■ Data shown ■

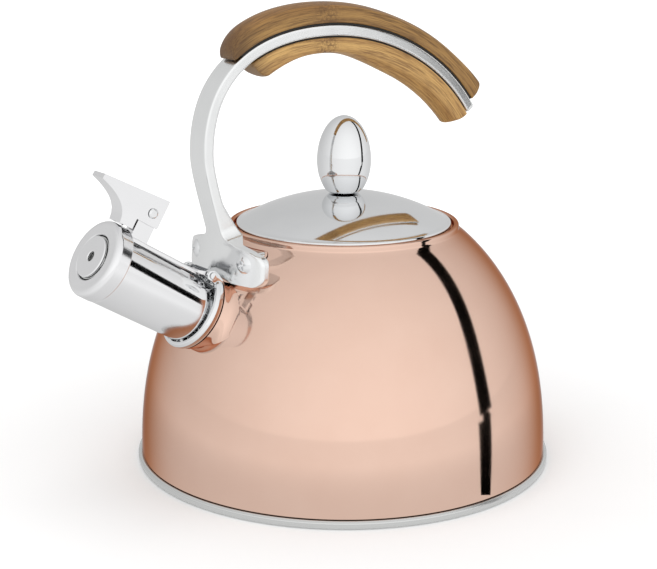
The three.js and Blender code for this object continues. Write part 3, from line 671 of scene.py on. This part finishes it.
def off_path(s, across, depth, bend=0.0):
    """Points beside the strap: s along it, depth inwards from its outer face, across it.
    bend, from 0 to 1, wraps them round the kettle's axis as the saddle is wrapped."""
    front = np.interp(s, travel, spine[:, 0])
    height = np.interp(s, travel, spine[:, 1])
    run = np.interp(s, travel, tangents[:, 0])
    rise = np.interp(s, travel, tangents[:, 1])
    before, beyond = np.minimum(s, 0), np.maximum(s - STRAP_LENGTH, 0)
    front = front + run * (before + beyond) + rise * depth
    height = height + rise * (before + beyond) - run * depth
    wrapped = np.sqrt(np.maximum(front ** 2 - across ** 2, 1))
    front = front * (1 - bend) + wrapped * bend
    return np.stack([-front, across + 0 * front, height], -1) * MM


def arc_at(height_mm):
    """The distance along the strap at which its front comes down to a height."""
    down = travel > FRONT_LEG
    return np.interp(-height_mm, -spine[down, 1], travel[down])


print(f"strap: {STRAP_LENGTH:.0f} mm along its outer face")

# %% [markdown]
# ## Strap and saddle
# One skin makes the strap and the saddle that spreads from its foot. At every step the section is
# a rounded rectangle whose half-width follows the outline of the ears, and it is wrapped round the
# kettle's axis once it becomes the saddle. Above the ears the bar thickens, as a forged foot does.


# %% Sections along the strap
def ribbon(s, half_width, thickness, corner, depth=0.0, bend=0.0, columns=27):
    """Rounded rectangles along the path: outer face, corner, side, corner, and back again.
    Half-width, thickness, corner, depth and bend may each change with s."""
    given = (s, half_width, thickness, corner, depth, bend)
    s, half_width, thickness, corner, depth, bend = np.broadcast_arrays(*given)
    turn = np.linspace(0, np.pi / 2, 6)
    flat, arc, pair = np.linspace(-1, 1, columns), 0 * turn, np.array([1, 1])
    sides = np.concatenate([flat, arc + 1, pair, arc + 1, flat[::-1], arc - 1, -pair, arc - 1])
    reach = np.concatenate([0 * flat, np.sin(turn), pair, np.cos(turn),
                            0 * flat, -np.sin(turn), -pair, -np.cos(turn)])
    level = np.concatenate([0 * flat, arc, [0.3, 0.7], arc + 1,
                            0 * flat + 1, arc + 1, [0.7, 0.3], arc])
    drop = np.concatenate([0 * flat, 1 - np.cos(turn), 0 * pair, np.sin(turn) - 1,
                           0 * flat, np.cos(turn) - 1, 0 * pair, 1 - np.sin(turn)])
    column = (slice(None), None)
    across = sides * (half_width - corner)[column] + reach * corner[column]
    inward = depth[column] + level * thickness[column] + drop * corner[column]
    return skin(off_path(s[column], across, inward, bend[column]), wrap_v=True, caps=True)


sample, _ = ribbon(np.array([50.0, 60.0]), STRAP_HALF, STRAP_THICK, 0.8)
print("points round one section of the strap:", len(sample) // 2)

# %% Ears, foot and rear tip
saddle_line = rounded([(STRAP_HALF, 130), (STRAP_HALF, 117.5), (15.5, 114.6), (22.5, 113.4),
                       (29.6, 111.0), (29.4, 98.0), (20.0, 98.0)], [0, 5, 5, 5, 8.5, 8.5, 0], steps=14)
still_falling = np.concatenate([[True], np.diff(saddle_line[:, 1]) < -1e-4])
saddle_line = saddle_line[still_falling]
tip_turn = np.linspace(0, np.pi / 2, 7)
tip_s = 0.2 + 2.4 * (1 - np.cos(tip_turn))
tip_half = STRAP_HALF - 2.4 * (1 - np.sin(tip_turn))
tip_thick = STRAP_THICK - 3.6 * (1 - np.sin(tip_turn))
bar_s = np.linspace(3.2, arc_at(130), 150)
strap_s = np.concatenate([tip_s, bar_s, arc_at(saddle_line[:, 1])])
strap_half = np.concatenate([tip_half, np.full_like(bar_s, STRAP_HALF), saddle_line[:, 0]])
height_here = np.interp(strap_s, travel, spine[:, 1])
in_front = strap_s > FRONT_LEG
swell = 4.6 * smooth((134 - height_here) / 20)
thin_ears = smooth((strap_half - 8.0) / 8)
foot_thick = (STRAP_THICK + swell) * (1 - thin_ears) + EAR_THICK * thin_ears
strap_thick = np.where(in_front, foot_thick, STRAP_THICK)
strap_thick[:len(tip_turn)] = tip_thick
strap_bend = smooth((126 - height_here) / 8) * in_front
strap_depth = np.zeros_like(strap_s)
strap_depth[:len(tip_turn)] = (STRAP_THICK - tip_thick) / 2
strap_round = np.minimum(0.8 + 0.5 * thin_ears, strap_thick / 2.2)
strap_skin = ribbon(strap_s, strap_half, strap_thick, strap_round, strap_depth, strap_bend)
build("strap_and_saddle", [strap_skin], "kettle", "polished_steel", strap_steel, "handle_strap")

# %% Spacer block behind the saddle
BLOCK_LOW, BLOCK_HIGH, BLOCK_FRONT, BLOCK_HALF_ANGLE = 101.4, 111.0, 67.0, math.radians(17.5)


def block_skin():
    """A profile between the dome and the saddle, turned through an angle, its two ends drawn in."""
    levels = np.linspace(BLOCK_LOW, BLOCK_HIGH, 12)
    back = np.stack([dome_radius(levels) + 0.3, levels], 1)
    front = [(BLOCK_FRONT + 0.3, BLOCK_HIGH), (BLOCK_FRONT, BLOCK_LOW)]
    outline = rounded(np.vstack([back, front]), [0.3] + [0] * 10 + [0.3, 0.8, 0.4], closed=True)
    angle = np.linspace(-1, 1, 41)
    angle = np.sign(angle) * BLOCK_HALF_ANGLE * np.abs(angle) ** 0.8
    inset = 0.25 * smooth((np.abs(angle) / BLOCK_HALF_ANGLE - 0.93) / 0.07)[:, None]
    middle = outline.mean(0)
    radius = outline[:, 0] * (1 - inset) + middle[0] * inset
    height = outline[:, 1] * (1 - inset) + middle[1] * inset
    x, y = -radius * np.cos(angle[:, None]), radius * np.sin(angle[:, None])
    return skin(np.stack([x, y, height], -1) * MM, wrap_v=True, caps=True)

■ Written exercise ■
Restate the whole listing exactly, leaving out nothing.

■ Solution ■
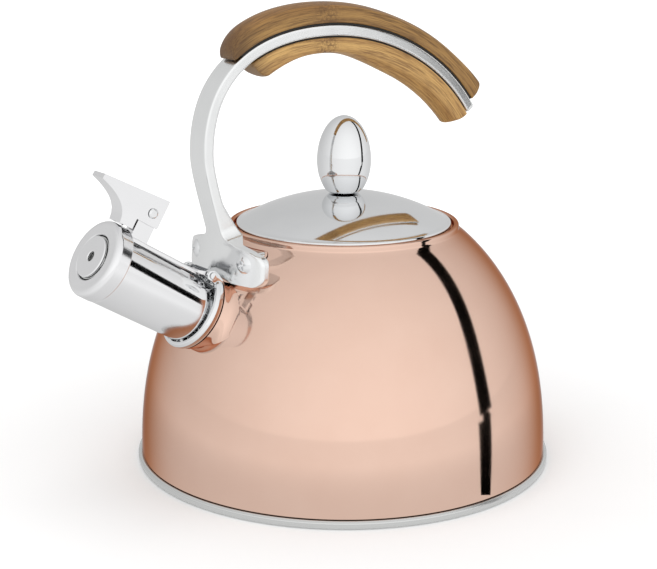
The three.js and Blender code for this object continues. Write part 3, from line 671 of scene.py on. This part finishes it.
def off_path(s, across, depth, bend=0.0):
    """Points beside the strap: s along it, depth inwards from its outer face, across it.
    bend, from 0 to 1, wraps them round the kettle's axis as the saddle is wrapped."""
    front = np.interp(s, travel, spine[:, 0])
    height = np.interp(s, travel, spine[:, 1])
    run = np.interp(s, travel, tangents[:, 0])
    rise = np.interp(s, travel, tangents[:, 1])
    before, beyond = np.minimum(s, 0), np.maximum(s - STRAP_LENGTH, 0)
    front = front + run * (before + beyond) + rise * depth
    height = height + rise * (before + beyond) - run * depth
    wrapped = np.sqrt(np.maximum(front ** 2 - across ** 2, 1))
    front = front * (1 - bend) + wrapped * bend
    return np.stack([-front, across + 0 * front, height], -1) * MM


def arc_at(height_mm):
    """The distance along the strap at which its front comes down to a height."""
    down = travel > FRONT_LEG
    return np.interp(-height_mm, -spine[down, 1], travel[down])


print(f"strap: {STRAP_LENGTH:.0f} mm along its outer face")

# %% [markdown]
# ## Strap and saddle
# One skin makes the strap and the saddle that spreads from its foot. At every step the section is
# a rounded rectangle whose half-width follows the outline of the ears, and it is wrapped round the
# kettle's axis once it becomes the saddle. Above the ears the bar thickens, as a forged foot does.


# %% Sections along the strap
def ribbon(s, half_width, thickness, corner, depth=0.0, bend=0.0, columns=27):
    """Rounded rectangles along the path: outer face, corner, side, corner, and back again.
    Half-width, thickness, corner, depth and bend may each change with s."""
    given = (s, half_width, thickness, corner, depth, bend)
    s, half_width, thickness, corner, depth, bend = np.broadcast_arrays(*given)
    turn = np.linspace(0, np.pi / 2, 6)
    flat, arc, pair = np.linspace(-1, 1, columns), 0 * turn, np.array([1, 1])
    sides = np.concatenate([flat, arc + 1, pair, arc + 1, flat[::-1], arc - 1, -pair, arc - 1])
    reach = np.concatenate([0 * flat, np.sin(turn), pair, np.cos(turn),
                            0 * flat, -np.sin(turn), -pair, -np.cos(turn)])
    level = np.concatenate([0 * flat, arc, [0.3, 0.7], arc + 1,
                            0 * flat + 1, arc + 1, [0.7, 0.3], arc])
    drop = np.concatenate([0 * flat, 1 - np.cos(turn), 0 * pair, np.sin(turn) - 1,
                           0 * flat, np.cos(turn) - 1, 0 * pair, 1 - np.sin(turn)])
    column = (slice(None), None)
    across = sides * (half_width - corner)[column] + reach * corner[column]
    inward = depth[column] + level * thickness[column] + drop * corner[column]
    return skin(off_path(s[column], across, inward, bend[column]), wrap_v=True, caps=True)


sample, _ = ribbon(np.array([50.0, 60.0]), STRAP_HALF, STRAP_THICK, 0.8)
print("points round one section of the strap:", len(sample) // 2)

# %% Ears, foot and rear tip
saddle_line = rounded([(STRAP_HALF, 130), (STRAP_HALF, 117.5), (15.5, 114.6), (22.5, 113.4),
                       (29.6, 111.0), (29.4, 98.0), (20.0, 98.0)], [0, 5, 5, 5, 8.5, 8.5, 0], steps=14)
still_falling = np.concatenate([[True], np.diff(saddle_line[:, 1]) < -1e-4])
saddle_line = saddle_line[still_falling]
tip_turn = np.linspace(0, np.pi / 2, 7)
tip_s = 0.2 + 2.4 * (1 - np.cos(tip_turn))
tip_half = STRAP_HALF - 2.4 * (1 - np.sin(tip_turn))
tip_thick = STRAP_THICK - 3.6 * (1 - np.sin(tip_turn))
bar_s = np.linspace(3.2, arc_at(130), 150)
strap_s = np.concatenate([tip_s, bar_s, arc_at(saddle_line[:, 1])])
strap_half = np.concatenate([tip_half, np.full_like(bar_s, STRAP_HALF), saddle_line[:, 0]])
height_here = np.interp(strap_s, travel, spine[:, 1])
in_front = strap_s > FRONT_LEG
swell = 4.6 * smooth((134 - height_here) / 20)
thin_ears = smooth((strap_half - 8.0) / 8)
foot_thick = (STRAP_THICK + swell) * (1 - thin_ears) + EAR_THICK * thin_ears
strap_thick = np.where(in_front, foot_thick, STRAP_THICK)
strap_thick[:len(tip_turn)] = tip_thick
strap_bend = smooth((126 - height_here) / 8) * in_front
strap_depth = np.zeros_like(strap_s)
strap_depth[:len(tip_turn)] = (STRAP_THICK - tip_thick) / 2
strap_round = np.minimum(0.8 + 0.5 * thin_ears, strap_thick / 2.2)
strap_skin = ribbon(strap_s, strap_half, strap_thick, strap_round, strap_depth, strap_bend)
build("strap_and_saddle", [strap_skin], "kettle", "polished_steel", strap_steel, "handle_strap")

# %% Spacer block behind the saddle
BLOCK_LOW, BLOCK_HIGH, BLOCK_FRONT, BLOCK_HALF_ANGLE = 101.4, 111.0, 67.0, math.radians(17.5)


def block_skin():
    """A profile between the dome and the saddle, turned through an angle, its two ends drawn in."""
    levels = np.linspace(BLOCK_LOW, BLOCK_HIGH, 12)
    back = np.stack([dome_radius(levels) + 0.3, levels], 1)
    front = [(BLOCK_FRONT + 0.3, BLOCK_HIGH), (BLOCK_FRONT, BLOCK_LOW)]
    outline = rounded(np.vstack([back, front]), [0.3] + [0] * 10 + [0.3, 0.8, 0.4], closed=True)
    angle = np.linspace(-1, 1, 41)
    angle = np.sign(angle) * BLOCK_HALF_ANGLE * np.abs(angle) ** 0.8
    inset = 0.25 * smooth((np.abs(angle) / BLOCK_HALF_ANGLE - 0.93) / 0.07)[:, None]
    middle = outline.mean(0)
    radius = outline[:, 0] * (1 - inset) + middle[0] * inset
    height = outline[:, 1] * (1 - inset) + middle[1] * inset
    x, y = -radius * np.cos(angle[:, None]), radius * np.sin(angle[:, None])
    return skin(np.stack([x, y, height], -1) * MM, wrap_v=True, caps=True)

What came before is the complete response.